Given problem: Write out all the entries word for word and omit any pictures.

Task input:
____________________
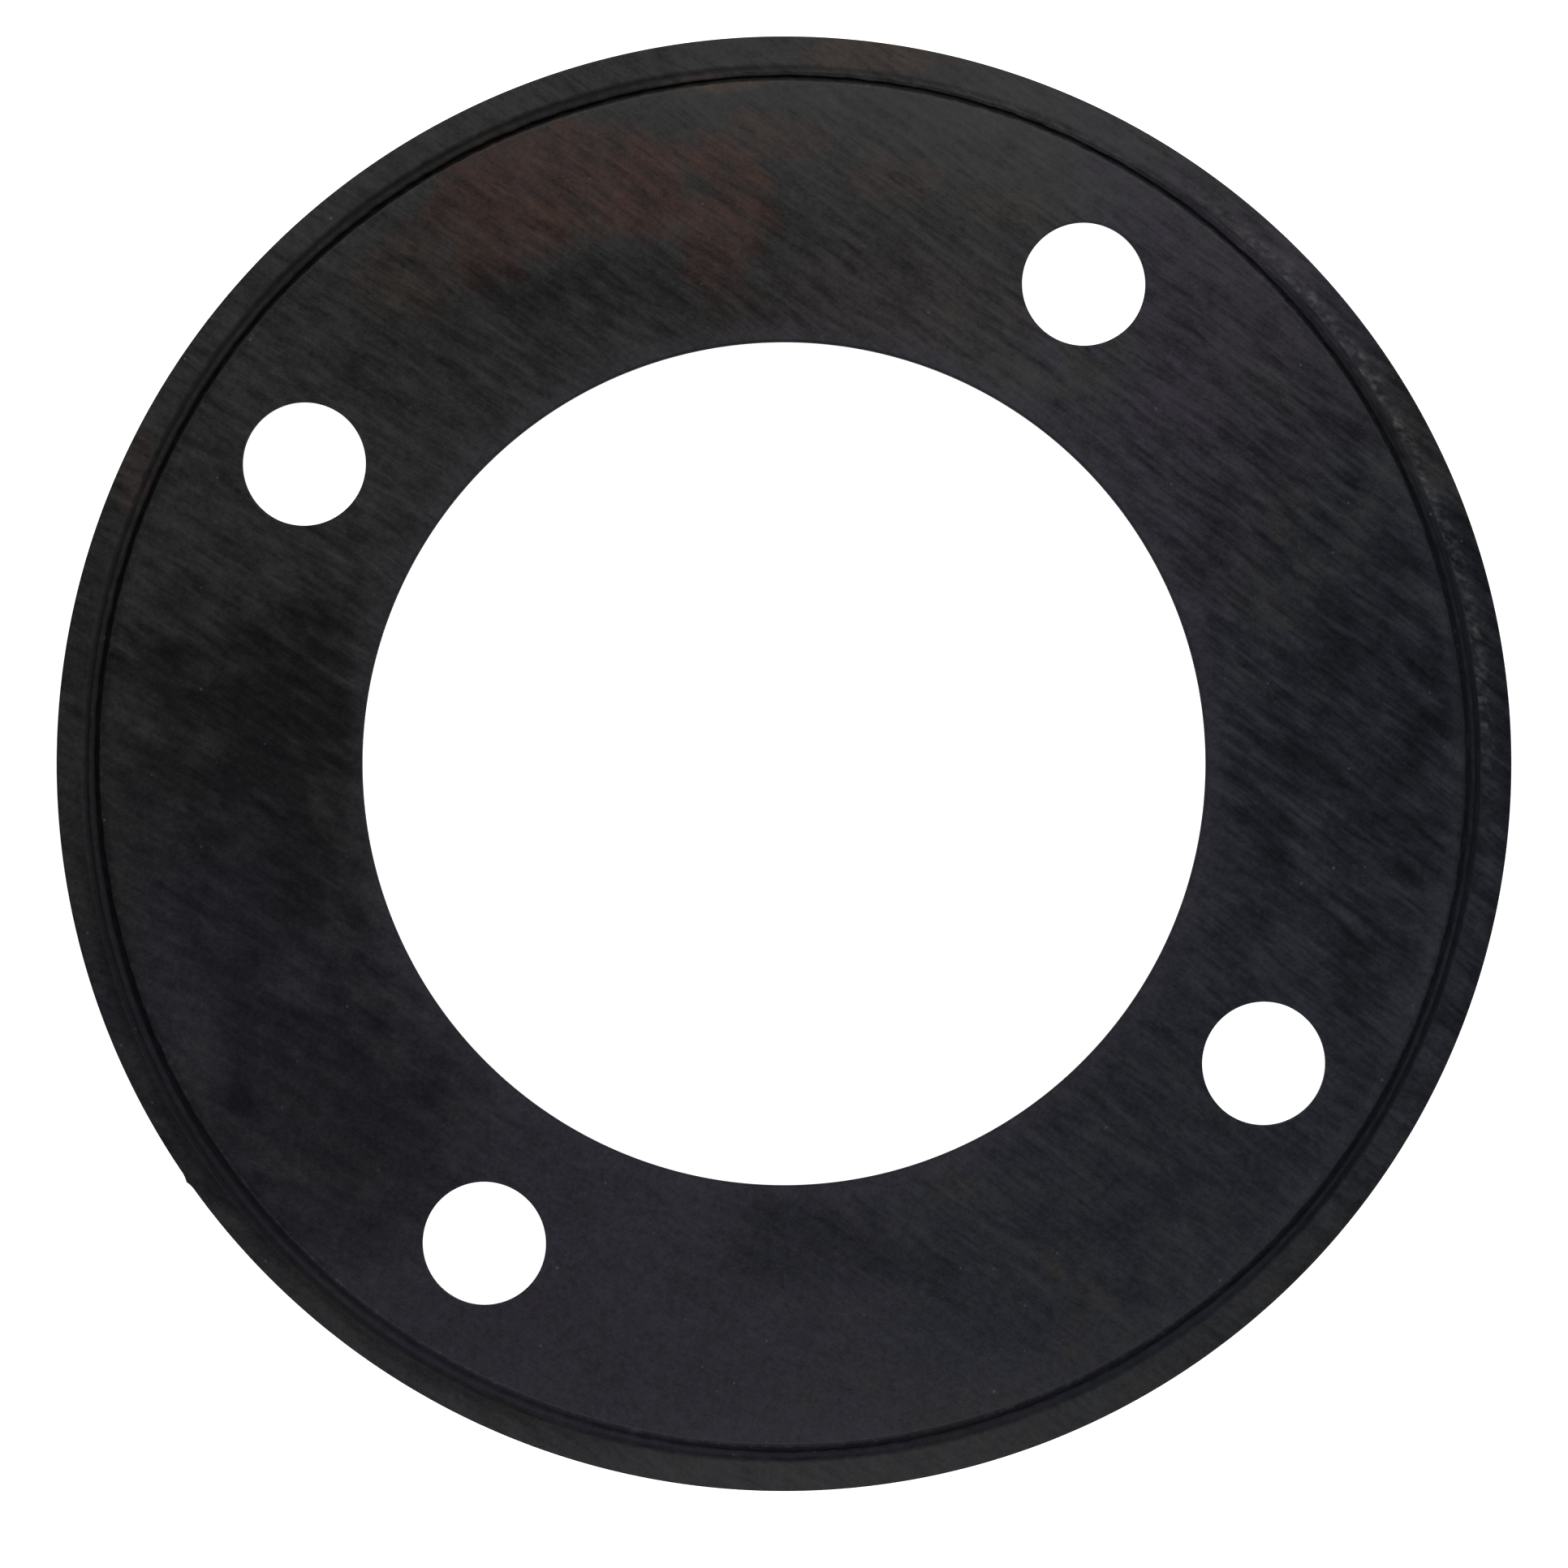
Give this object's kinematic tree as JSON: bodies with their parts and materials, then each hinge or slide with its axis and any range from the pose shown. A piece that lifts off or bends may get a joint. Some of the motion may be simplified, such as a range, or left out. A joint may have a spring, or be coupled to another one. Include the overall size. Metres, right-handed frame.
{
  "type": "rubber flange gasket",
  "caption": "Flat moulded rubber ring with a large central bore, evenly spaced bolt holes and a stepped groove inside a narrow outer rim.",
  "frame": {"origin": "centre of the bore, on the underside", "axes": "+Z along the bore axis, out of the grooved sealing face; the first bolt hole lies 58 degrees anticlockwise from +X"},
  "size_m": [0.1, 0.1, 0.003],
  "materials": {
    "black_rubber": "matt moulded black rubber, with fine straight lap marks and faint bloom"
  },
  "bodies": {
    "root": {"gasket": "black_rubber"}
  },
  "joints": []
}
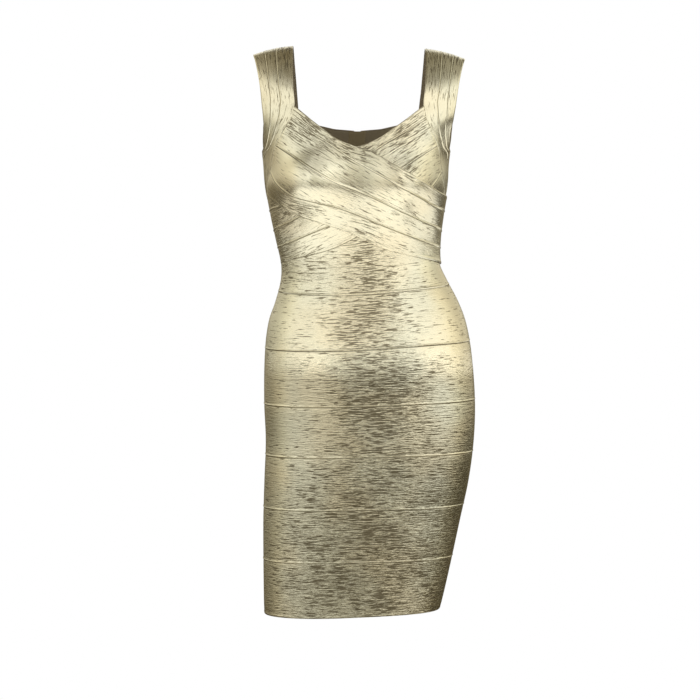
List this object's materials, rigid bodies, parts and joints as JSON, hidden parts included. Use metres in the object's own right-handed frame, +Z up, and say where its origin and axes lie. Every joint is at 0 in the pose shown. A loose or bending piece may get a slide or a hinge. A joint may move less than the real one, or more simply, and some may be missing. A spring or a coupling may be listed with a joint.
{
  "type": "bodycon dress",
  "caption": "Sleeveless dress of close-fitting knit bands that ends above the knee, with wide straps, bands crossed over the bust, and a zip down the back.",
  "frame": {"origin": "midway between the tops of the two straps, at the height where they rest on the shoulders", "axes": "+Z up, -Y the front, +X the wearer's left"},
  "size_m": [0.3431, 0.2419, 0.8775],
  "materials": {
    "foil_knit": "pale gold foil over knit",
    "woven_tape": "matt",
    "zip_metal": "polished"
  },
  "bodies": {
    "dress": {"front_band_1": "foil_knit", "front_band_2": "foil_knit", "front_band_3": "foil_knit", "front_band_4": "foil_knit", "front_band_5": "foil_knit", "front_band_6": "foil_knit", "front_band_7": "foil_knit", "back_band_1_left": "foil_knit", "back_band_1_right": "foil_knit", "back_band_2_left": "foil_knit", "back_band_2_right": "foil_knit", "back_band_3_left": "foil_knit", "back_band_3_right": "foil_knit", "back_band_4_left": "foil_knit", "back_band_4_right": "foil_knit", "back_band_5_left": "foil_knit", "back_band_5_right": "foil_knit", "back_band_6_left": "foil_knit", "back_band_6_right": "foil_knit", "back_band_7_left": "foil_knit", "back_band_7_right": "foil_knit", "back_band_upper_left": "foil_knit", "back_band_upper_right": "foil_knit", "back_yoke_left": "foil_knit", "back_yoke_right": "foil_knit", "cross_over_1": "foil_knit", "cross_over_2": "foil_knit", "cross_over_3": "foil_knit", "cross_over_4": "foil_knit", "cross_under_1": "foil_knit", "cross_under_2": "foil_knit", "cross_under_3": "foil_knit", "cross_under_4": "foil_knit", "strap_right_neck": "foil_knit", "strap_right_middle": "foil_knit", "strap_right_arm": "foil_knit", "strap_left_neck": "foil_knit", "strap_left_middle": "foil_knit", "strap_left_arm": "foil_knit", "zip_tape": "woven_tape", "zip_teeth": "zip_metal", "zip_slider": "zip_metal"},
    "zip_pull": {"zip_pull": "zip_metal"}
  },
  "joints": [
    {"name": "zip_pull_hinge", "type": "hinge", "parent": "dress", "child": "zip_pull", "pos_m": [-0.00294, 0.10665, -0.12877], "axis": [1, 0, 0], "range_deg": [-4, 165]}
  ]
}
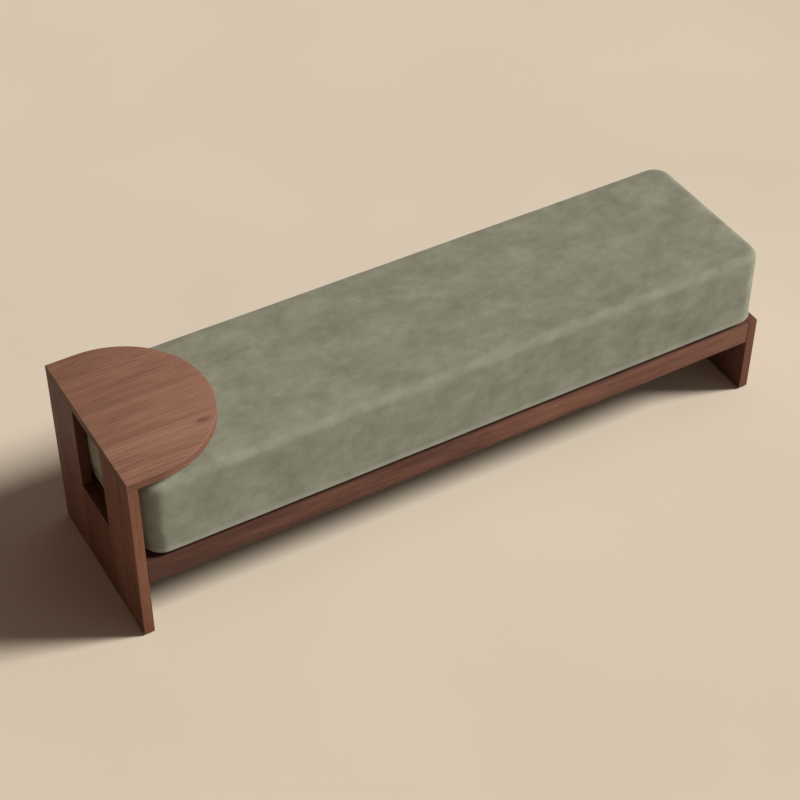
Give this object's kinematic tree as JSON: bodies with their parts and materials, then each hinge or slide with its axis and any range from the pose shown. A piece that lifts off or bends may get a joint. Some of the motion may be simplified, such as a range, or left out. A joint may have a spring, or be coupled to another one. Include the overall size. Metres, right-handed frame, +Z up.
{
  "type": "backless divan",
  "caption": "Long backless divan: a low walnut bench frame on two slab ends, a half-round table top over one end, and a thick loose suede pad that slides out endwise.",
  "frame": {"origin": "on the floor, under the middle of the bench's overall length and depth", "axes": "+X along the bench from the half-round top's end to the plain leg end, +Y from the front to the back, +Z up"},
  "size_m": [1.728, 0.45, 0.485],
  "materials": {
    "walnut_top": "satin",
    "walnut_frame": "satin",
    "stained_timber": "matte",
    "beech_dowel": "matte",
    "zinc_steel": "satin",
    "glide_nylon": "matte",
    "sage_suede": "matte",
    "zip_nylon": "matte",
    "foam": "matte"
  },
  "bodies": {
    "bench_frame": {"half_round_top": "walnut_top", "end_post_front": "walnut_frame", "end_post_back": "walnut_frame", "end_centre_panel": "walnut_frame", "right_leg_panel": "walnut_frame", "rail_front": "walnut_frame", "rail_back": "walnut_frame", "top_batten": "walnut_frame", "slat_01": "stained_timber", "slat_02": "stained_timber", "slat_03": "stained_timber", "slat_04": "stained_timber", "slat_05": "stained_timber", "slat_06": "stained_timber", "slat_07": "stained_timber", "slat_08": "stained_timber", "slat_09": "stained_timber", "slat_10": "stained_timber", "slat_11": "stained_timber", "ledger_front": "stained_timber", "ledger_back": "stained_timber", "corner_block_left_front": "stained_timber", "corner_block_left_back": "stained_timber", "corner_block_right_front": "stained_timber", "corner_block_right_back": "stained_timber", "top_dowel_front_1": "beech_dowel", "top_dowel_front_2": "beech_dowel", "top_dowel_back_1": "beech_dowel", "top_dowel_back_2": "beech_dowel", "panel_dowel_front_1": "beech_dowel", "panel_dowel_front_2": "beech_dowel", "panel_dowel_back_1": "beech_dowel", "panel_dowel_back_2": "beech_dowel", "rail_dowel_left_front_1": "beech_dowel", "rail_dowel_left_front_2": "beech_dowel", "rail_dowel_left_back_1": "beech_dowel", "rail_dowel_left_back_2": "beech_dowel", "rail_dowel_right_front_1": "beech_dowel", "rail_dowel_right_front_2": "beech_dowel", "rail_dowel_right_back_1": "beech_dowel", "rail_dowel_right_back_2": "beech_dowel", "block_screw_left_front_1": "zinc_steel", "block_screw_left_front_2": "zinc_steel", "block_screw_left_back_1": "zinc_steel", "block_screw_left_back_2": "zinc_steel", "block_screw_right_front_1": "zinc_steel", "block_screw_right_front_2": "zinc_steel", "block_screw_right_back_1": "zinc_steel", "block_screw_right_back_2": "zinc_steel", "glide_left_front": "glide_nylon", "glide_left_back": "glide_nylon", "glide_right_front": "glide_nylon", "glide_right_back": "glide_nylon"},
    "seat_pad": {"pad_cover": "sage_suede", "pad_zip": "zip_nylon", "pad_foam_base": "foam", "pad_foam_top": "foam"}
  },
  "joints": [
    {"name": "pad_slide", "type": "slide", "parent": "bench_frame", "child": "seat_pad", "axis": [1, 0, 0], "range_m": [0, 1.7]}
  ]
}
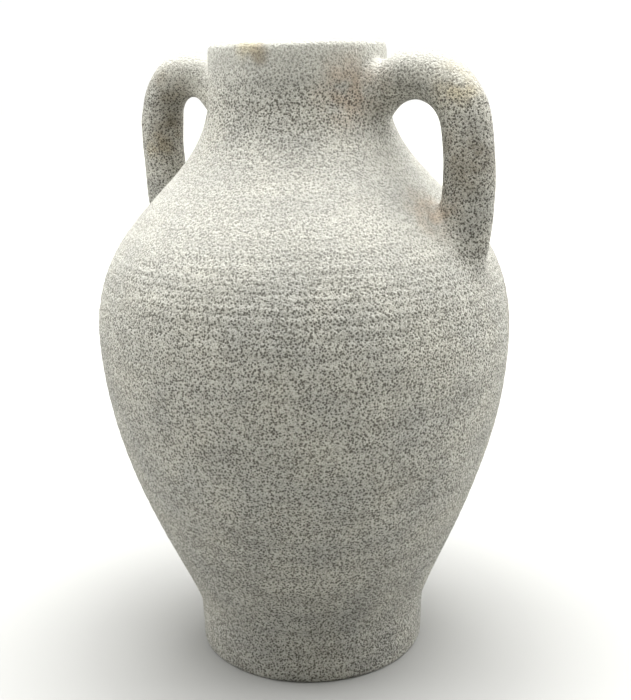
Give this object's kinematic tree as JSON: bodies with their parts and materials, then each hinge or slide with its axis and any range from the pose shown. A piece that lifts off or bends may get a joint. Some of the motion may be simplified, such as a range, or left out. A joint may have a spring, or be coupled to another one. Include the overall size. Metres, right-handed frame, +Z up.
____________________
Solved exercise:
Give this object's kinematic tree as JSON: bodies with their parts and materials, then each hinge or slide with its axis and any range from the pose shown. A piece that lifts off or bends may get a joint. Some of the motion may be simplified, such as a range, or left out. A joint may have a spring, or be coupled to another one. Include the overall size. Metres, right-handed frame.
{
  "type": "rubber flange gasket",
  "caption": "Flat moulded rubber ring with a large central bore, evenly spaced bolt holes and a stepped groove inside a narrow outer rim.",
  "frame": {"origin": "centre of the bore, on the underside", "axes": "+Z along the bore axis, out of the grooved sealing face; the first bolt hole lies 58 degrees anticlockwise from +X"},
  "size_m": [0.1, 0.1, 0.003],
  "materials": {
    "black_rubber": "matt moulded black rubber, with fine straight lap marks and faint bloom"
  },
  "bodies": {
    "root": {"gasket": "black_rubber"}
  },
  "joints": []
}
List this object's materials, rigid bodies, parts and joints as JSON, hidden parts included. Use metres in the object's own right-handed frame, +Z up, and say where its origin and axes lie. Every joint is at 0 in the pose shown. A loose or bending piece may get a slide or a hinge. A joint may move less than the real one, or more simply, and some may be missing. A spring or a coupling may be listed with a joint.
{
  "type": "bodycon dress",
  "caption": "Sleeveless dress of close-fitting knit bands that ends above the knee, with wide straps, bands crossed over the bust, and a zip down the back.",
  "frame": {"origin": "midway between the tops of the two straps, at the height where they rest on the shoulders", "axes": "+Z up, -Y the front, +X the wearer's left"},
  "size_m": [0.3431, 0.2419, 0.8775],
  "materials": {
    "foil_knit": "pale gold foil over knit",
    "woven_tape": "matt",
    "zip_metal": "polished"
  },
  "bodies": {
    "dress": {"front_band_1": "foil_knit", "front_band_2": "foil_knit", "front_band_3": "foil_knit", "front_band_4": "foil_knit", "front_band_5": "foil_knit", "front_band_6": "foil_knit", "front_band_7": "foil_knit", "back_band_1_left": "foil_knit", "back_band_1_right": "foil_knit", "back_band_2_left": "foil_knit", "back_band_2_right": "foil_knit", "back_band_3_left": "foil_knit", "back_band_3_right": "foil_knit", "back_band_4_left": "foil_knit", "back_band_4_right": "foil_knit", "back_band_5_left": "foil_knit", "back_band_5_right": "foil_knit", "back_band_6_left": "foil_knit", "back_band_6_right": "foil_knit", "back_band_7_left": "foil_knit", "back_band_7_right": "foil_knit", "back_band_upper_left": "foil_knit", "back_band_upper_right": "foil_knit", "back_yoke_left": "foil_knit", "back_yoke_right": "foil_knit", "cross_over_1": "foil_knit", "cross_over_2": "foil_knit", "cross_over_3": "foil_knit", "cross_over_4": "foil_knit", "cross_under_1": "foil_knit", "cross_under_2": "foil_knit", "cross_under_3": "foil_knit", "cross_under_4": "foil_knit", "strap_right_neck": "foil_knit", "strap_right_middle": "foil_knit", "strap_right_arm": "foil_knit", "strap_left_neck": "foil_knit", "strap_left_middle": "foil_knit", "strap_left_arm": "foil_knit", "zip_tape": "woven_tape", "zip_teeth": "zip_metal", "zip_slider": "zip_metal"},
    "zip_pull": {"zip_pull": "zip_metal"}
  },
  "joints": [
    {"name": "zip_pull_hinge", "type": "hinge", "parent": "dress", "child": "zip_pull", "pos_m": [-0.00294, 0.10665, -0.12877], "axis": [1, 0, 0], "range_deg": [-4, 165]}
  ]
}
Give this object's kinematic tree as JSON: bodies with their parts and materials, then each hinge or slide with its axis and any range from the pose shown. A piece that lifts off or bends may get a joint. Some of the motion may be simplified, such as a range, or left out. A joint may have a spring, or be coupled to another one. Include the overall size. Metres, right-handed frame, +Z up.
{
  "type": "backless divan",
  "caption": "Long backless divan: a low walnut bench frame on two slab ends, a half-round table top over one end, and a thick loose suede pad that slides out endwise.",
  "frame": {"origin": "on the floor, under the middle of the bench's overall length and depth", "axes": "+X along the bench from the half-round top's end to the plain leg end, +Y from the front to the back, +Z up"},
  "size_m": [1.728, 0.45, 0.485],
  "materials": {
    "walnut_top": "satin",
    "walnut_frame": "satin",
    "stained_timber": "matte",
    "beech_dowel": "matte",
    "zinc_steel": "satin",
    "glide_nylon": "matte",
    "sage_suede": "matte",
    "zip_nylon": "matte",
    "foam": "matte"
  },
  "bodies": {
    "bench_frame": {"half_round_top": "walnut_top", "end_post_front": "walnut_frame", "end_post_back": "walnut_frame", "end_centre_panel": "walnut_frame", "right_leg_panel": "walnut_frame", "rail_front": "walnut_frame", "rail_back": "walnut_frame", "top_batten": "walnut_frame", "slat_01": "stained_timber", "slat_02": "stained_timber", "slat_03": "stained_timber", "slat_04": "stained_timber", "slat_05": "stained_timber", "slat_06": "stained_timber", "slat_07": "stained_timber", "slat_08": "stained_timber", "slat_09": "stained_timber", "slat_10": "stained_timber", "slat_11": "stained_timber", "ledger_front": "stained_timber", "ledger_back": "stained_timber", "corner_block_left_front": "stained_timber", "corner_block_left_back": "stained_timber", "corner_block_right_front": "stained_timber", "corner_block_right_back": "stained_timber", "top_dowel_front_1": "beech_dowel", "top_dowel_front_2": "beech_dowel", "top_dowel_back_1": "beech_dowel", "top_dowel_back_2": "beech_dowel", "panel_dowel_front_1": "beech_dowel", "panel_dowel_front_2": "beech_dowel", "panel_dowel_back_1": "beech_dowel", "panel_dowel_back_2": "beech_dowel", "rail_dowel_left_front_1": "beech_dowel", "rail_dowel_left_front_2": "beech_dowel", "rail_dowel_left_back_1": "beech_dowel", "rail_dowel_left_back_2": "beech_dowel", "rail_dowel_right_front_1": "beech_dowel", "rail_dowel_right_front_2": "beech_dowel", "rail_dowel_right_back_1": "beech_dowel", "rail_dowel_right_back_2": "beech_dowel", "block_screw_left_front_1": "zinc_steel", "block_screw_left_front_2": "zinc_steel", "block_screw_left_back_1": "zinc_steel", "block_screw_left_back_2": "zinc_steel", "block_screw_right_front_1": "zinc_steel", "block_screw_right_front_2": "zinc_steel", "block_screw_right_back_1": "zinc_steel", "block_screw_right_back_2": "zinc_steel", "glide_left_front": "glide_nylon", "glide_left_back": "glide_nylon", "glide_right_front": "glide_nylon", "glide_right_back": "glide_nylon"},
    "seat_pad": {"pad_cover": "sage_suede", "pad_zip": "zip_nylon", "pad_foam_base": "foam", "pad_foam_top": "foam"}
  },
  "joints": [
    {"name": "pad_slide", "type": "slide", "parent": "bench_frame", "child": "seat_pad", "axis": [1, 0, 0], "range_m": [0, 1.7]}
  ]
}
Give this object's kinematic tree as JSON: bodies with their parts and materials, then each hinge or slide with its axis and any range from the pose shown. A piece that lifts off or bends may get a joint. Some of the motion may be simplified, such as a range, or left out. A joint may have a spring, or be coupled to another one. Include the overall size. Metres, right-handed frame, +Z up.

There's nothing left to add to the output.